(TO DO): All of the material below is to be returned exactly.

========================================

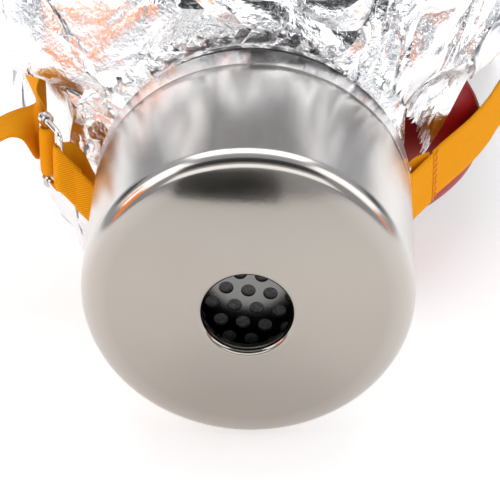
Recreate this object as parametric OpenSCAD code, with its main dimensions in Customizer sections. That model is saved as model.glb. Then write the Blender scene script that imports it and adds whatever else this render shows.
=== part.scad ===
// Filtering smoke hood: a steel filter canister lying on its wall, a foil hood that
// stands behind it on its neck hem, a rubber half mask inside and a webbing head strap.
// Millimetres, +Z up. Origin: centre of the neck opening, in the plane the hood stands on.
// The canister's inlet faces -Y.

/* [Canister] */
// Outer diameter of the canister
can_d = 105; // [95:1:115]
// Sheet thickness of the canister's steel
can_wall = 0.8; // [0.6:0.1:1.2]
// Radius of the domed face
crown_r = 150; // [120:5:220]
// Radius of the rounded corner between face and wall
knuckle_r = 6; // [4:0.5:9]
// From the top of the dome to the crimped joint with the rear cover
shell_len = 66; // [64:1:72]
// Width of the rear cover's band
band_w = 10.5; // [8:0.5:12]
// Diameter of the air inlet
inlet_d = 28; // [24:1:34]
// Hole diameter in the perforated discs
perf_d = 4.6; // [3:0.2:5]
// Hole spacing in the perforated discs
perf_pitch = 7; // [6.5:0.25:9]
// Rings of holes around the middle hole
perf_rings = 4; // [2:1:5]

/* [Mask] */
// Half width of the mask's face lip
lip_rx = 66; // [60:1:67]
// Half height of the mask's face lip
lip_rz = 45; // [42:1:45]
// How far the soft mask hangs to the right of the canister's axis
mask_shift = 14; // [8:1:15]

/* [Hood] */
// Half width of the neck opening
neck_rx = 95; // [90:1:100]
// Half depth of the neck opening
neck_ry = 111; // [108:1:116]
// Height of the crown above the neck hem
crown_z = 300; // [280:5:320]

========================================

(CORRECT RESULT):
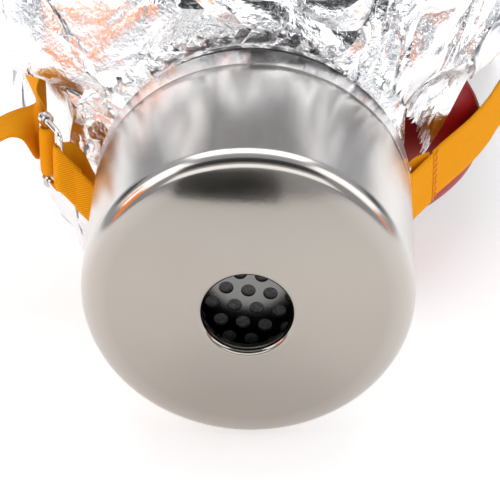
Recreate this object as parametric OpenSCAD code, with its main dimensions in Customizer sections. That model is saved as model.glb. Then write the Blender scene script that imports it and adds whatever else this render shows.
=== part.scad ===
// Filtering smoke hood: a steel filter canister lying on its wall, a foil hood that
// stands behind it on its neck hem, a rubber half mask inside and a webbing head strap.
// Millimetres, +Z up. Origin: centre of the neck opening, in the plane the hood stands on.
// The canister's inlet faces -Y.

/* [Canister] */
// Outer diameter of the canister
can_d = 105; // [95:1:115]
// Sheet thickness of the canister's steel
can_wall = 0.8; // [0.6:0.1:1.2]
// Radius of the domed face
crown_r = 150; // [120:5:220]
// Radius of the rounded corner between face and wall
knuckle_r = 6; // [4:0.5:9]
// From the top of the dome to the crimped joint with the rear cover
shell_len = 66; // [64:1:72]
// Width of the rear cover's band
band_w = 10.5; // [8:0.5:12]
// Diameter of the air inlet
inlet_d = 28; // [24:1:34]
// Hole diameter in the perforated discs
perf_d = 4.6; // [3:0.2:5]
// Hole spacing in the perforated discs
perf_pitch = 7; // [6.5:0.25:9]
// Rings of holes around the middle hole
perf_rings = 4; // [2:1:5]

/* [Mask] */
// Half width of the mask's face lip
lip_rx = 66; // [60:1:67]
// Half height of the mask's face lip
lip_rz = 45; // [42:1:45]
// How far the soft mask hangs to the right of the canister's axis
mask_shift = 14; // [8:1:15]

/* [Hood] */
// Half width of the neck opening
neck_rx = 95; // [90:1:100]
// Half depth of the neck opening
neck_ry = 111; // [108:1:116]
// Height of the crown above the neck hem
crown_z = 300; // [280:5:320]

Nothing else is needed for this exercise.